Posters have come and gone since then. And there are, or have been, hundreds of posters on TOD. Many thought the peak was very near and have said so. Many others have stated that the peak was years away. Opinions on TOD vary, and that is exactly what one would expect from such a large and diverse group of posters.

Obviously you meant for your post to show that the posters on TOD are a bunch of chicken littles who think the sky is falling, or is just about to fall.

If you wish to knock the prognostications of any one or more posters you should feel free to do so. But the proper way to do that would be to name him/her and post the link to the missed prediction. Otherwise you it will appear that you are only attempting to sling mud on the entire list, many who are very conservative and cautious with their predictions.

Ron P.

The peak for some fields, such as North Sea production, persists for about 10% of the width of the curve. If that applies to world crude oil production, which will probably last between 200 and 300 years, then the plateau around the peak could last for 20 to 30 years. If world production arrived at the plateau in 2005, then it might not drop below the plateau until 2025 to 2035. If the average production around the peak is 74 Mb/d, then consider the amount of crude oil that will be extracted during the period around the peak:

20 years on plateau: 541 billion barrels
30 years on plateau: 811 billion barrels

I think the total world crude oil & natural gas condensate extracted to date is ~1.2 trillion barrels. It is possible that enhanced oil recovery will cause the world production to peak after more than half of the URR is extracted. Thus consider the URR necessary to keep the world production on a plateau for 30 years.

In 2005 enter plateau, 1 trillion barrels extracted
In 2020 hit peak, 1.41 trillion barrels extracted
In 2035 fall off plateau, 1.81 trillion barrels extracted

If the peak occurs at 50% URR, then the URR is 2.82 trillion barrels.
If the peak occurs at 60% URR, then the URR is 2.35 trillion barrels.

First make a plausible estimate of the URR (Ultimately Recovered Resource) and then check if the rate of production and timing of the peak are plausible. Considering OPEC reserves are exaggerated and the older estimates did not include syncrude from tar sands, a world URR of 2.3 trillion barrels is plausible, but 2.8 trillion barrels seems a stretch. Thus EIA projections that show world C+C production shooting upward for the next 30 years assume a higher URR than seems plausible.

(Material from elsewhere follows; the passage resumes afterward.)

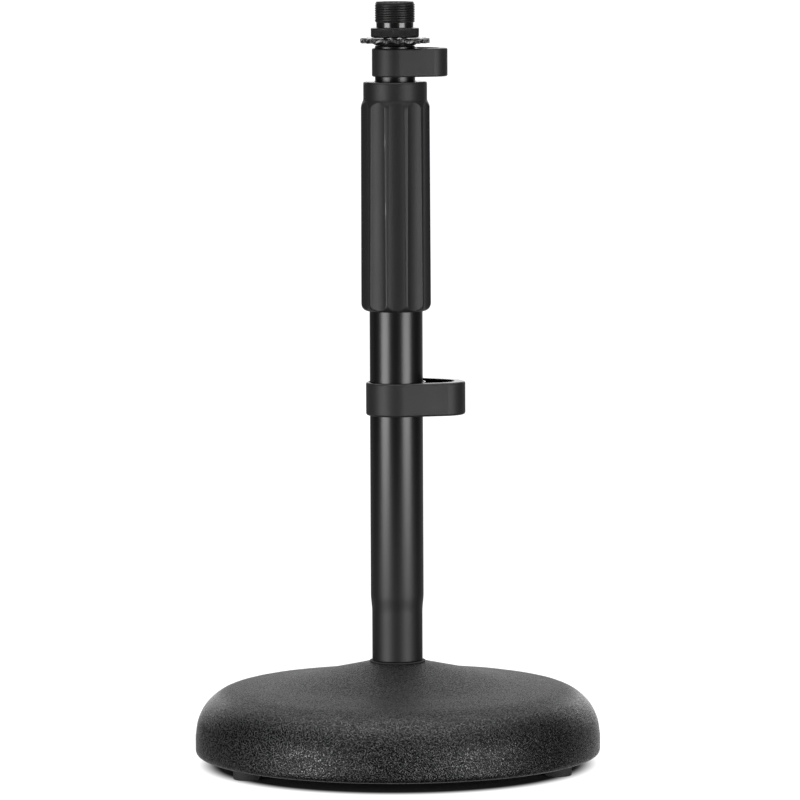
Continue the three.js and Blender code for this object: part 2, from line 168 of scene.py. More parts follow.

When considering liquid fuels, who knows because the world production of natural gas has not yet peaked and the potential for biofuels has not been exhausted. Liquid fuels already double counts some energy and includes fictional refinery gain. With propaganda being pervasive, it might include the water cut some day.

An interesting Depletion Vs. Production slide, courtesy of a helpful Oil Drummer, for the Six Country* Case History. Their combined production ranged from 6.9 to 7.0 mbpd from 1995 to 1999 inclusive. The absolute peak was 1998. The slide shows normalized production (1992 = 100%) versus post-1992 Cumulative Net Exports (CNE), with post-1992 CNE = 100% at the end of 1992.

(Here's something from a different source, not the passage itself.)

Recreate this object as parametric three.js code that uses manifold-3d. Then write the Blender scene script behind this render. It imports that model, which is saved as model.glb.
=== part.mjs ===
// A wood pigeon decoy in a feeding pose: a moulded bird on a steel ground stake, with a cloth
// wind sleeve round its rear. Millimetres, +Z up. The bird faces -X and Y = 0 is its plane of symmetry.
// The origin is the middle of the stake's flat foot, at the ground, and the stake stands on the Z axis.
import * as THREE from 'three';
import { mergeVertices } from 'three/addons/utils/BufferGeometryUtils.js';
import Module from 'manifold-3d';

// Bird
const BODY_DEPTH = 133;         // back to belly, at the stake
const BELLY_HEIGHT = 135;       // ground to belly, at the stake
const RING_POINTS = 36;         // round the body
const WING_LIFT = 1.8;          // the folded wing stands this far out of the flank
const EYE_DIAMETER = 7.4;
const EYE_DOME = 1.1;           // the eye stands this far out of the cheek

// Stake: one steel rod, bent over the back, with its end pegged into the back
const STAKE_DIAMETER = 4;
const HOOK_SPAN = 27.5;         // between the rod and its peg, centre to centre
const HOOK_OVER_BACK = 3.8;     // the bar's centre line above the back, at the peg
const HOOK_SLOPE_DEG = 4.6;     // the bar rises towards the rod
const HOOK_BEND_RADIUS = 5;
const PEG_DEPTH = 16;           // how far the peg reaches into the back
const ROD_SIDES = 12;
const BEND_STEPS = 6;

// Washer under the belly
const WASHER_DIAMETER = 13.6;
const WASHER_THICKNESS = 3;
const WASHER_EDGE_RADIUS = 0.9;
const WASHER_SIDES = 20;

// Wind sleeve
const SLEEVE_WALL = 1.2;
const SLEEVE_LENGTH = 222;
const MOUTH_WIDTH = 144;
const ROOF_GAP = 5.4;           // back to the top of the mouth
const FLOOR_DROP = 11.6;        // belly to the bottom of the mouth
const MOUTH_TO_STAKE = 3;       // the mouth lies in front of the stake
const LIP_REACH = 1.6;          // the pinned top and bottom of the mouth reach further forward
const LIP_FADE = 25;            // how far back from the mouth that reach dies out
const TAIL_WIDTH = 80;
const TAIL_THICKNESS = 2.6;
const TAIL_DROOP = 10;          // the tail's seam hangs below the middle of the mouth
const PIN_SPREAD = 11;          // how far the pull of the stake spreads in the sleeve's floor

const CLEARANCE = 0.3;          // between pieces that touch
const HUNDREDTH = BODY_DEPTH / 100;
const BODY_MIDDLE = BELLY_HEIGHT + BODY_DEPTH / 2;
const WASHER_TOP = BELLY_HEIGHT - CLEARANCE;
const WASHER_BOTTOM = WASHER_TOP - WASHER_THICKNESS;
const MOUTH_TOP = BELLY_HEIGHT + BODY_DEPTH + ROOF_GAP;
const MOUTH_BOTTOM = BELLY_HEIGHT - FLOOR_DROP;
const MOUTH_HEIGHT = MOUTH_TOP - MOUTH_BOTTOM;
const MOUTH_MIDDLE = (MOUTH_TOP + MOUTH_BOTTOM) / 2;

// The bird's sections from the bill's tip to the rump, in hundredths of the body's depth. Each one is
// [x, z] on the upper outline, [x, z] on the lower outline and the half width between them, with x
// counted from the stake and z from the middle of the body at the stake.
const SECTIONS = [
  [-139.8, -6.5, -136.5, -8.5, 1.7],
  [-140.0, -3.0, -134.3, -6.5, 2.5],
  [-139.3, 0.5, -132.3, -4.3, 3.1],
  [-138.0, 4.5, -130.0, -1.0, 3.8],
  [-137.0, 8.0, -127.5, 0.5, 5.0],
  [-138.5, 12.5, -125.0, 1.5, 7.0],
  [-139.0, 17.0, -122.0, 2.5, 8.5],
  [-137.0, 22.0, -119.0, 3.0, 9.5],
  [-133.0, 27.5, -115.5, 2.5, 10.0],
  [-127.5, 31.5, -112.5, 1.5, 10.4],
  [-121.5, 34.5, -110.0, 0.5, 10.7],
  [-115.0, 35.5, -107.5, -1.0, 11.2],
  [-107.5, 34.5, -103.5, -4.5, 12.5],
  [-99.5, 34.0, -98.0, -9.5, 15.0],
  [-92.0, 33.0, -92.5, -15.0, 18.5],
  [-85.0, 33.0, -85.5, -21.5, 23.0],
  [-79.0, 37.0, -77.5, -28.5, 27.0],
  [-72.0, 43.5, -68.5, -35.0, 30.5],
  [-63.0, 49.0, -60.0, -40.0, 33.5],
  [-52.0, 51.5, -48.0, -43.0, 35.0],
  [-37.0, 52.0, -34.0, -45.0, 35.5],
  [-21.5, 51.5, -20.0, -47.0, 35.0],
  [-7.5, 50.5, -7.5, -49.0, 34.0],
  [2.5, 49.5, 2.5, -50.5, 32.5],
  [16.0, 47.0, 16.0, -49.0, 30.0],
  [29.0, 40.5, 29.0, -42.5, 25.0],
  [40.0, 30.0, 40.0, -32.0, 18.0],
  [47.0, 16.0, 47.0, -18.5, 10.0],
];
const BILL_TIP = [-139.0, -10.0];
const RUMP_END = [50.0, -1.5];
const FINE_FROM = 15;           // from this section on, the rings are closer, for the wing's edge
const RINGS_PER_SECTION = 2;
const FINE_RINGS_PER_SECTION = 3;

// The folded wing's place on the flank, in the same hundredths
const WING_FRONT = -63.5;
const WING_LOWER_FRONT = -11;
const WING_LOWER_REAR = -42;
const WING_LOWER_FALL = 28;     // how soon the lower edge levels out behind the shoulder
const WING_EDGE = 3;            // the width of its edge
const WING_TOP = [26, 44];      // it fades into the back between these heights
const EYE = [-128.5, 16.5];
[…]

So, even as their 1998 production increased by 21% over their 1992 production rate, in only six years they had shipped about half of post-1992 CNE:

*Indonesia, UK, Egypt, Vietnam, Argentina, Malaysia

Ulan - As Ron implies there has been a wide range of predictors on TOD. Sorta like hedge fund managers: every year a few of them look really smart because the trends they picked the year before paid out big time. And statistically those that picked good one year seldom pick good the following year. The guy that picks the winning lottery number isn't any smarter than the millions who didn't pick the winner.

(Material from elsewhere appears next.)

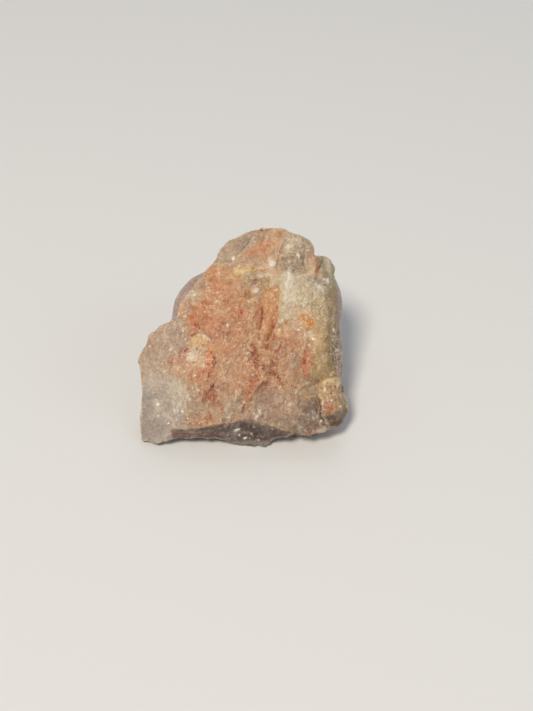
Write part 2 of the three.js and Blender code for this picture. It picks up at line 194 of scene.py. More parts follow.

So here's one more OPINION...mine. I've never anticipated anything close to a "cliff" in oil production. Reservoir dynamics on a global scale just don't work that way. As oil prices increased there would be additional production simply because known yet previous non-commercial assets would be developed. Such as the oil shales. The oil shales as well as the technology to develop them were known long ago. The price increase got those plays hot. I drilled and frac'd my first Eagle Ford Shale well over 25 years ago. Not a very economic result. But had oil been selling for $90/bbl I would have been drilling as many EFS wells as I could find. Likewise if oil prices drop significantly those new assets will again go dormant. But even if oil prices stay high those now commercial plays will last only X years for the simple reason that they are being heavily drilled and there are a finite number of locations to be drilled. One of my constant complaints about various predictions of rig counts, proved reserves, future flow rates, etc.: if a price prediction isn't attached to those other predictions then they are worthless IMHO. IOW a prediction of X billions bbls of future proven reserves from Trend A means nothing if the price assumptions required to develop those reserves aren't stated. What wells get drilled and how much they produce has always been dependent upon price more than any other factor.

And the last biggie: when was/will be PO? I don't care in the least what that date was or will be. What I tend to focus on is the POD: Peak Oil Dynamic. That's the interplay of oil production rates, demand changes, price changes as a result of those first two considerations, ELM and all the myriad above ground factors. It's the POD that impacts ever hydrocarbon consumer on the planet. The PO date is just a mildly interesting academic metric IMHO. For instance, let's assume PO happened a few years ago. Right now the world economies are struggling to deal with higher oil prices. The same would be just as true if the magic PO date is still a few years off. Recessions will reduce oil demand below current production capabilities even if they are less than the PO rate. In that situation does it matter if we are producing less oil than ever before if there isn't a demand for what can be produced? And by demand I don't mean how much economies want to purchase but how much they can afford to purchase. Likewise if we haven't reached global PO yet (IOW oil rate is continuing to increase) and demand is pushing prices higher is the fact that we're producing more oil globally then we ever had before change the reality of the situation?